Venerdì sarà una giornata di forte tensione, gli ortodossi ebrei stanno organizzando manifestazioni di protesta non solo a Gerusalemme ma anche in altre città. Vi aspettate incidenti, vi sentite in pericolo?
Il capo della polizia di Gerusalemme ci ha assicurato il massimo della protezione e abbiamo sentito che verranno schierati più di 10 mila agenti. La marcia inoltre non passerà accanto ai quartieri dove vivono i religiosi, quindi ci sentiamo tranquilli. Invito tuttavia gli ebrei ultraortodossi a riconsiderare le loro azioni, una società pluralista si costruisce sulla tolleranza, un bene comune che favorisce anche loro e non solo gay e lesbiche.
Infine, un articolo che fa precipitare l'intera pagina nel baratro del ridicolo.
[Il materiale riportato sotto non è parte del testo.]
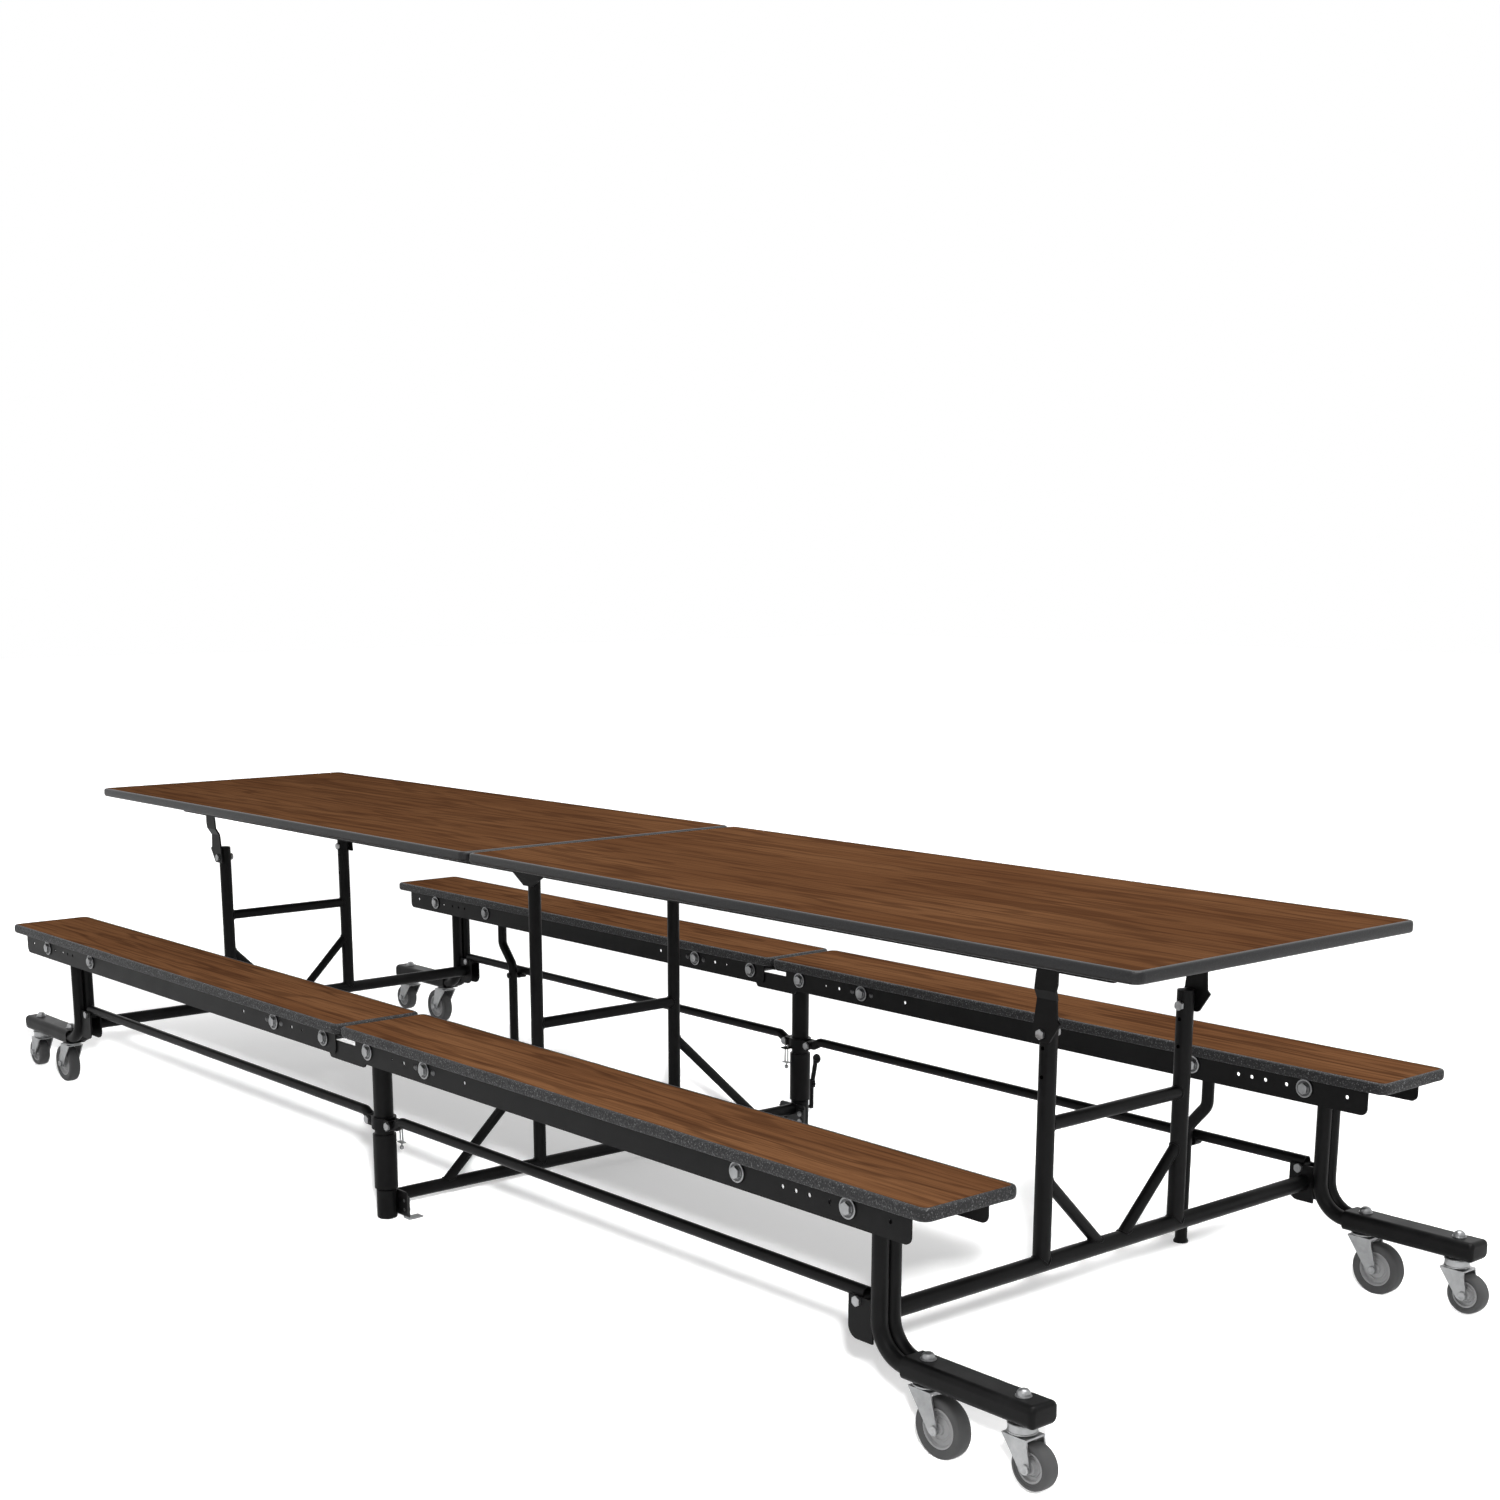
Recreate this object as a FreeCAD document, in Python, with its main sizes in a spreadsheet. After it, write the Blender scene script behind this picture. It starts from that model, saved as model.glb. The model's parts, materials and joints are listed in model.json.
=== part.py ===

Dovendo comporre un centone sui difetti della società israeliana, i raffinati redattori del MANIFESTO hanno pensato bene di affiancare all'omofobia l'irresponsabilità dei padri separati.
Ecco il testo:
Padri israeliani poco responsabili verso i figli e madri costrette a sobbarcarsi tutte le spese per mandare avanti la famiglia. E' questa la denuncia-condanna del quotidiano Haaretz rivolta ai padri, in particolare quelli divorziati, che fanno di tutto dopo la separazione per sottrarsi al mantenimento dei propri figli. Il giornale domenica scorsa ha riferito che raggiunge i 20 miliardi di shekel (circa 4 miliardi di euro) il mancato versamento da parte di migliaia di genitori della quota mensile di mantenimento dei figli. A ciò si aggiungono significativi costi sociali: 2,5 miliardi di shekel (quasi 500 milioni di euro) che l'Istituto per la previdenza nazionale versa alle madri rimaste da sole ad accudire i figli. Le denunce sono oltre 100 mila e ogni anno se ne aggiungono altre 10 mila senza che governo e parlamento stabiliscano strumenti legali efficaci per costringere tanti padri a comportarsi in modo responsabile. Haaretz sottolinea che la polizia non sembra avere la volontà di affrontare il fenomeno e ciò gioca a vantaggio dei padri scellerati che, persino nei casi più gravi, riescono quasi sempre ad evitare l'arresto. Haaretz suggerisce la creazione di agenzie con l'incarico di risolvere questo problema sociale di ampie proporzioni.